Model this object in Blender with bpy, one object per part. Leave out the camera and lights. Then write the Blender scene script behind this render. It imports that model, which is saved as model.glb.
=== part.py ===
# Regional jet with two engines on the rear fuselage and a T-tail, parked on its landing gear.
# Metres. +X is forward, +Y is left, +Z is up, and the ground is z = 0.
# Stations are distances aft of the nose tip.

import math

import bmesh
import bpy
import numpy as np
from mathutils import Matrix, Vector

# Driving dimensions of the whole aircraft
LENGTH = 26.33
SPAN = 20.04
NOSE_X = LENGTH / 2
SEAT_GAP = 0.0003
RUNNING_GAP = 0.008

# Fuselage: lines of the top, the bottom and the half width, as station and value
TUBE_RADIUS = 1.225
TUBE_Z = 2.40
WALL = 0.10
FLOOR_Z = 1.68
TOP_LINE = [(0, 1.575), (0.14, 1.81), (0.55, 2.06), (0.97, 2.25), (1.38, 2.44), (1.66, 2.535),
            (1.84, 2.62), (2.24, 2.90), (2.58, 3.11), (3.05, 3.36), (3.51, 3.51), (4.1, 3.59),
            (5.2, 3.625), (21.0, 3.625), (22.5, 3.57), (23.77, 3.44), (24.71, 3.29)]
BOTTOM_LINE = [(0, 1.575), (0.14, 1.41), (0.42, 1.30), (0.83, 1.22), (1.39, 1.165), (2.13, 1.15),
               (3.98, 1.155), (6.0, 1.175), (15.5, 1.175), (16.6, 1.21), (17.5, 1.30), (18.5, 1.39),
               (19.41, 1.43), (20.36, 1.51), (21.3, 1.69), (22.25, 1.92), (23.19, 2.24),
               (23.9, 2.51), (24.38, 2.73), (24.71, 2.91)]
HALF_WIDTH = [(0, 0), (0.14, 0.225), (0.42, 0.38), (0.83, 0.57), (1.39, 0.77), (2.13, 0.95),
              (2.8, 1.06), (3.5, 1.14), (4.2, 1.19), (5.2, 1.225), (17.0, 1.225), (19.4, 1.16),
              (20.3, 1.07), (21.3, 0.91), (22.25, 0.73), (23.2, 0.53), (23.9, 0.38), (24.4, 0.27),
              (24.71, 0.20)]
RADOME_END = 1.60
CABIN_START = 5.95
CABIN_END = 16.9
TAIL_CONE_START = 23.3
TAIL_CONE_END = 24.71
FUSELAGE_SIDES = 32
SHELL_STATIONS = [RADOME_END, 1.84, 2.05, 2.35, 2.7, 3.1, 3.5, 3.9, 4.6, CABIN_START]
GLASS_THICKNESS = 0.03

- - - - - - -

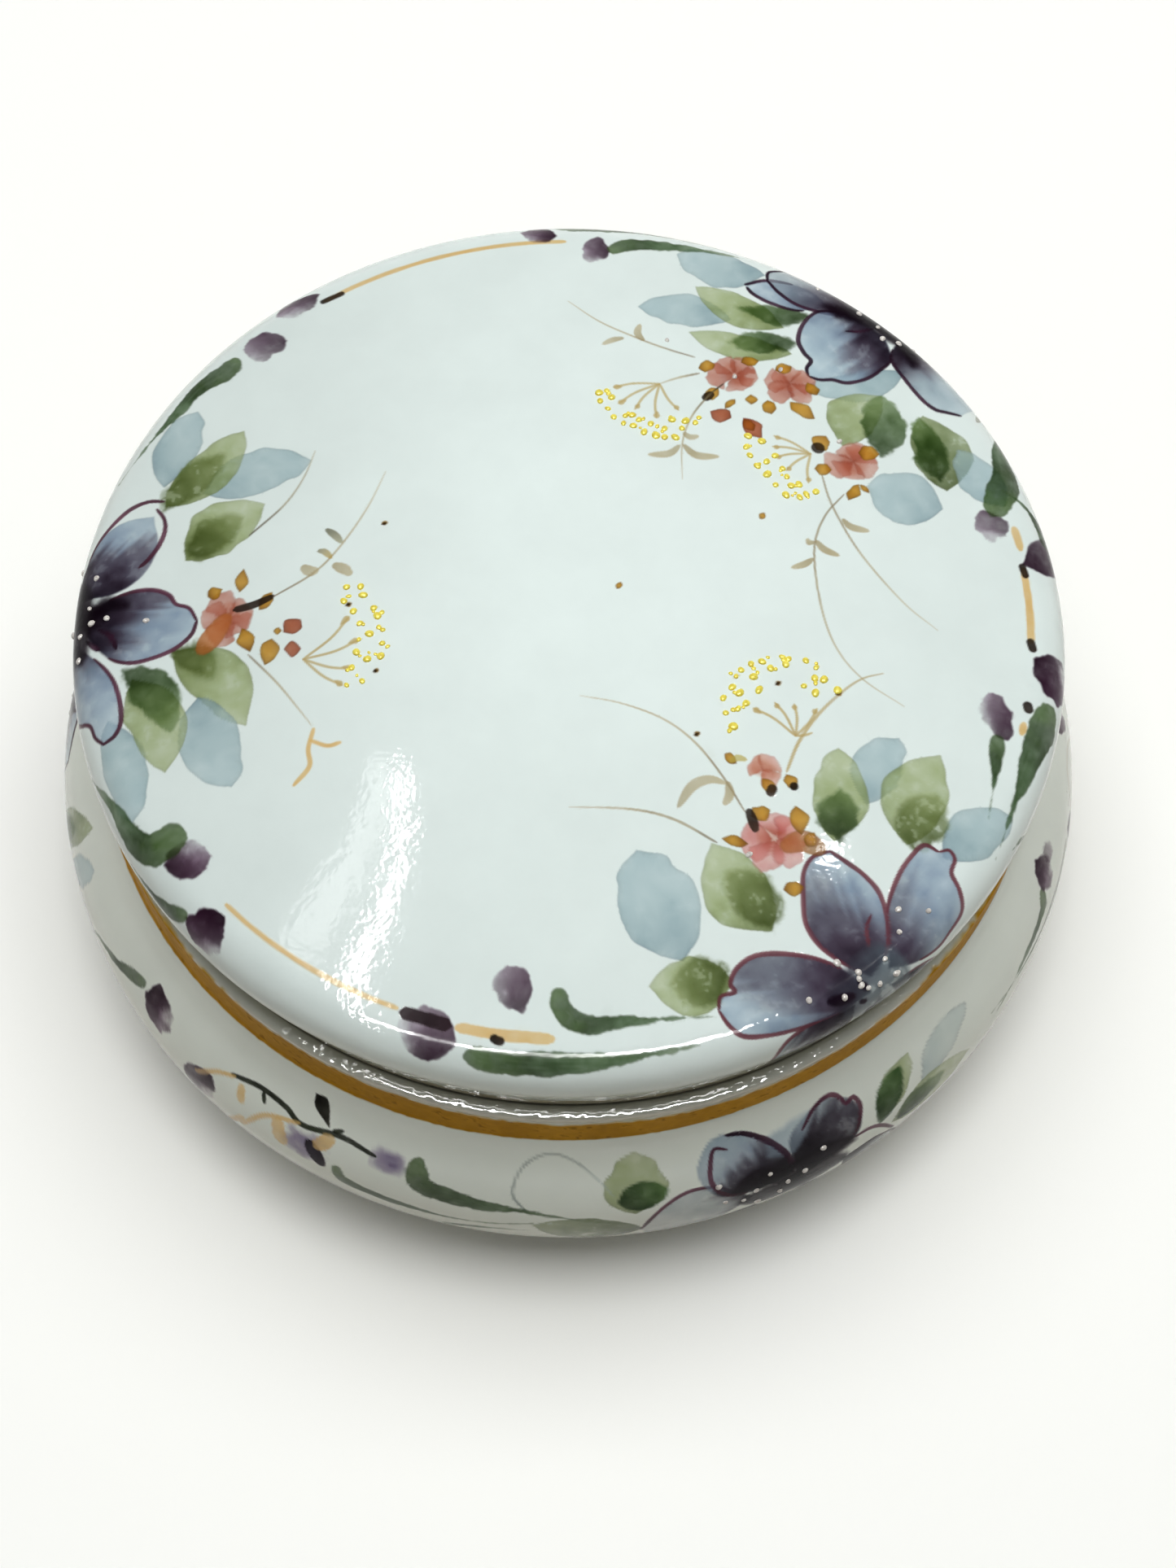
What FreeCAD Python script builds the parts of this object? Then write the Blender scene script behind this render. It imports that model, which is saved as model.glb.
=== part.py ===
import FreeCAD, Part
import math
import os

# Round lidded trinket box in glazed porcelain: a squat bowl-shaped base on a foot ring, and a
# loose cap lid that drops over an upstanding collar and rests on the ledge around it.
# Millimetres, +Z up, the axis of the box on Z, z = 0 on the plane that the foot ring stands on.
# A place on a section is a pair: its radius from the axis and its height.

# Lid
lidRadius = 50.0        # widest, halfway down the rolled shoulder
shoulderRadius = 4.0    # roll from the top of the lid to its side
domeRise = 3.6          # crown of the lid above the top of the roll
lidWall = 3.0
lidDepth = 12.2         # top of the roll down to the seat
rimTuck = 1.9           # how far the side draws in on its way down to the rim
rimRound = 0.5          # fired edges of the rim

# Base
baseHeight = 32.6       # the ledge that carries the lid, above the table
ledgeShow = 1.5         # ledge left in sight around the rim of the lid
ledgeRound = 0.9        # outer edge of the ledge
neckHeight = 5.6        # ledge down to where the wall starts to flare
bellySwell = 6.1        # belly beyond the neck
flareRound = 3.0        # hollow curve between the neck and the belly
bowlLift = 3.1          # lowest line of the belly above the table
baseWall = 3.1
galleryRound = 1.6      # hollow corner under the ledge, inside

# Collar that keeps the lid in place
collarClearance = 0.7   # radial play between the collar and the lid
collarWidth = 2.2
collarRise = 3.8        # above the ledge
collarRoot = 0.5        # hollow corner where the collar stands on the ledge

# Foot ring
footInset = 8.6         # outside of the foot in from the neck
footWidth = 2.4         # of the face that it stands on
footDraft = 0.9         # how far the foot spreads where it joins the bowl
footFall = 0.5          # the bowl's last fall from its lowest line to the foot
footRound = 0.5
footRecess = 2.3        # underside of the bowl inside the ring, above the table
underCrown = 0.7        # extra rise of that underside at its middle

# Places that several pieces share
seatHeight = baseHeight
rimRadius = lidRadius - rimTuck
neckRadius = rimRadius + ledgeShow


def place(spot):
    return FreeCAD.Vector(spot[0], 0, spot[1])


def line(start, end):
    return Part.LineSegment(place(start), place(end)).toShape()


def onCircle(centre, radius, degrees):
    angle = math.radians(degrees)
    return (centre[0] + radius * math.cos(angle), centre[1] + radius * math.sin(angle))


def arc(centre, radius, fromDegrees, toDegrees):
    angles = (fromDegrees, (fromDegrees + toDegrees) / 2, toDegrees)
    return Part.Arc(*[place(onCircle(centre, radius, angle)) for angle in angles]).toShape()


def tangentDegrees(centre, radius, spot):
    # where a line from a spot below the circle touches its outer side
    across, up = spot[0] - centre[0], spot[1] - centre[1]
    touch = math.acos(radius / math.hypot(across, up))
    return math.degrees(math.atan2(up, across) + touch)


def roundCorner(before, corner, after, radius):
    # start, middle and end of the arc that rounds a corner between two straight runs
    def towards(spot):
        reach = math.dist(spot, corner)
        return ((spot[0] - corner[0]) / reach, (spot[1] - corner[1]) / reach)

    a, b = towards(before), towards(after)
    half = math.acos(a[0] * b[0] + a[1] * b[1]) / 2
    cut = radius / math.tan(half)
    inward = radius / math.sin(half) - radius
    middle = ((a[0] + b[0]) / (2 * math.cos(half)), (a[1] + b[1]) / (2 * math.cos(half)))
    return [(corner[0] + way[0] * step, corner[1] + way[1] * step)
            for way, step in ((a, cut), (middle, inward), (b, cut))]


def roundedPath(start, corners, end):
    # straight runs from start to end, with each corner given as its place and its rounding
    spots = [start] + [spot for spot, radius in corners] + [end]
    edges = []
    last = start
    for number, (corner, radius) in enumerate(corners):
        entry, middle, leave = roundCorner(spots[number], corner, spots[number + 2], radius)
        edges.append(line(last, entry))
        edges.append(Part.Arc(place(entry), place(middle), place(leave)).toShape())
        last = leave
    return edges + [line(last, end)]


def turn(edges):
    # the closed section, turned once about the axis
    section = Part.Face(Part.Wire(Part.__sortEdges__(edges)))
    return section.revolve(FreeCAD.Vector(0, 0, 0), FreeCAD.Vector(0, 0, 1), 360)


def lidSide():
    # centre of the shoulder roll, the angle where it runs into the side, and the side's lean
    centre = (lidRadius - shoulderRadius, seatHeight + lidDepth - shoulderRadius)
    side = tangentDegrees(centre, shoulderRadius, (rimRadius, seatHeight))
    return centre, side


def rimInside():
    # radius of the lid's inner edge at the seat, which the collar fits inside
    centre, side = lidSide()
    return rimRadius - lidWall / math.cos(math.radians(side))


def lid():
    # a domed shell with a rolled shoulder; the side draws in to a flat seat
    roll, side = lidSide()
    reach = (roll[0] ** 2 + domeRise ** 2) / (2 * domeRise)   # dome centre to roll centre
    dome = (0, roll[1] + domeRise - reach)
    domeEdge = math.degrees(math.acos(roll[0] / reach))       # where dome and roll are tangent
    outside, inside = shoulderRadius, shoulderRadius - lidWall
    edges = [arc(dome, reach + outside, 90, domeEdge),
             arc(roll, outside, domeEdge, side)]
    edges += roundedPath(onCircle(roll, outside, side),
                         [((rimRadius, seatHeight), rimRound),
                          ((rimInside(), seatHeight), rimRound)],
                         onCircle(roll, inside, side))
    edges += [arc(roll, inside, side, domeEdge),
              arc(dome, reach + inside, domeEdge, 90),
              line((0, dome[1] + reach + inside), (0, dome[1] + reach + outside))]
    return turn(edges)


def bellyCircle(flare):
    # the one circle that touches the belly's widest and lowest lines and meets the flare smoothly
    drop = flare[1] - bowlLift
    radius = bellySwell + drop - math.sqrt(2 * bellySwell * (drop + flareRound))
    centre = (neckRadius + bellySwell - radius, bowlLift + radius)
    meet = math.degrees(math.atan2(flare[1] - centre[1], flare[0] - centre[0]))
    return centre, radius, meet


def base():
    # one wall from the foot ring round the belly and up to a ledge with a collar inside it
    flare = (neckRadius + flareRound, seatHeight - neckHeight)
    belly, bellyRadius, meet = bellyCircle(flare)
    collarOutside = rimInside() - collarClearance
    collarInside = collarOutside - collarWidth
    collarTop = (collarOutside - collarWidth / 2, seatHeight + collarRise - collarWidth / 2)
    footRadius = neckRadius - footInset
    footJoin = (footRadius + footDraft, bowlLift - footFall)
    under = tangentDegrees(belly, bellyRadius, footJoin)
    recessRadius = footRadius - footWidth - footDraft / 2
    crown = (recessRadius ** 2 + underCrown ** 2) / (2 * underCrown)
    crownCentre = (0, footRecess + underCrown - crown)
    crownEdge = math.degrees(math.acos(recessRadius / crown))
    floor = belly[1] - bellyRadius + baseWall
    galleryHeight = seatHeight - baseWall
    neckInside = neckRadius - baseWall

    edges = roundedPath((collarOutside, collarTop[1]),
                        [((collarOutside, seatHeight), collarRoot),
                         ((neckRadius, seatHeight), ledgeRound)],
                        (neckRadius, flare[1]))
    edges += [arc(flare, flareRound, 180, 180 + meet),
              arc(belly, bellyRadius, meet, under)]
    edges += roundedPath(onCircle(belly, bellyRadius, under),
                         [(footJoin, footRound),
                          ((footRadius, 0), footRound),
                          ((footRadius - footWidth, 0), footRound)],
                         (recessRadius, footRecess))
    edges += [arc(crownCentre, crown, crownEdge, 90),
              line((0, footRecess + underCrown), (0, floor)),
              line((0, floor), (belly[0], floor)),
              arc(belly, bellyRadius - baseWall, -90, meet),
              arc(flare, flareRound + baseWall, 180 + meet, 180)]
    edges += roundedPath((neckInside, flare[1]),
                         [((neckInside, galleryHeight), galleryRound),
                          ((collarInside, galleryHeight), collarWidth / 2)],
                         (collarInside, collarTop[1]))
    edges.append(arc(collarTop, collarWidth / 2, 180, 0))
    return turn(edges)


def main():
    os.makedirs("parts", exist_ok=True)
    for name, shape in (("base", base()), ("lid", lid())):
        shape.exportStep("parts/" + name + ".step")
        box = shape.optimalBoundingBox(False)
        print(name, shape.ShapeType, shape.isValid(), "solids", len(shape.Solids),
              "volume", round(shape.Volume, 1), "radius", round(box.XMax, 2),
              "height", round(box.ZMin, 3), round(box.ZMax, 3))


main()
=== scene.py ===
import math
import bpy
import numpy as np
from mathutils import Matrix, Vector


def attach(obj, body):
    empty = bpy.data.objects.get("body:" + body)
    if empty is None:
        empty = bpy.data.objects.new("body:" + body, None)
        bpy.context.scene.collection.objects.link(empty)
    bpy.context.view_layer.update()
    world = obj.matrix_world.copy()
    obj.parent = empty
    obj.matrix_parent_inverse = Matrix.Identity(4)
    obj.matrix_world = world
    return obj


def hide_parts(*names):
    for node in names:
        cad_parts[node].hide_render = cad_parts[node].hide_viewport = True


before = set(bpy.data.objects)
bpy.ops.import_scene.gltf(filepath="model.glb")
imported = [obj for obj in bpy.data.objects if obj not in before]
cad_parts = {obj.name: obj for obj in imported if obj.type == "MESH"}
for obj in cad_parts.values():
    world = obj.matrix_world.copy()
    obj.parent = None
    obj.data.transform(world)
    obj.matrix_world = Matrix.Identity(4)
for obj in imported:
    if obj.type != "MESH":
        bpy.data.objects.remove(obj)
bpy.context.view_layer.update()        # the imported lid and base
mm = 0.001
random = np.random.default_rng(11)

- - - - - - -

◆ Task objective ◆
In the listing above, find the line with "for name, shape" and the line with "bpy.data.objects.remove(obj)", then print exactly those two lines and every line between them, and nothing more.

◆ Output for this task ◆
    for name, shape in (("base", base()), ("lid", lid())):
        shape.exportStep("parts/" + name + ".step")
        box = shape.optimalBoundingBox(False)
        print(name, shape.ShapeType, shape.isValid(), "solids", len(shape.Solids),
              "volume", round(shape.Volume, 1), "radius", round(box.XMax, 2),
              "height", round(box.ZMin, 3), round(box.ZMax, 3))


main()
=== scene.py ===
import math
import bpy
import numpy as np
from mathutils import Matrix, Vector


def attach(obj, body):
    empty = bpy.data.objects.get("body:" + body)
    if empty is None:
        empty = bpy.data.objects.new("body:" + body, None)
        bpy.context.scene.collection.objects.link(empty)
    bpy.context.view_layer.update()
    world = obj.matrix_world.copy()
    obj.parent = empty
    obj.matrix_parent_inverse = Matrix.Identity(4)
    obj.matrix_world = world
    return obj


def hide_parts(*names):
    for node in names:
        cad_parts[node].hide_render = cad_parts[node].hide_viewport = True


before = set(bpy.data.objects)
bpy.ops.import_scene.gltf(filepath="model.glb")
imported = [obj for obj in bpy.data.objects if obj not in before]
cad_parts = {obj.name: obj for obj in imported if obj.type == "MESH"}
for obj in cad_parts.values():
    world = obj.matrix_world.copy()
    obj.parent = None
    obj.data.transform(world)
    obj.matrix_world = Matrix.Identity(4)
for obj in imported:
    if obj.type != "MESH":
        bpy.data.objects.remove(obj)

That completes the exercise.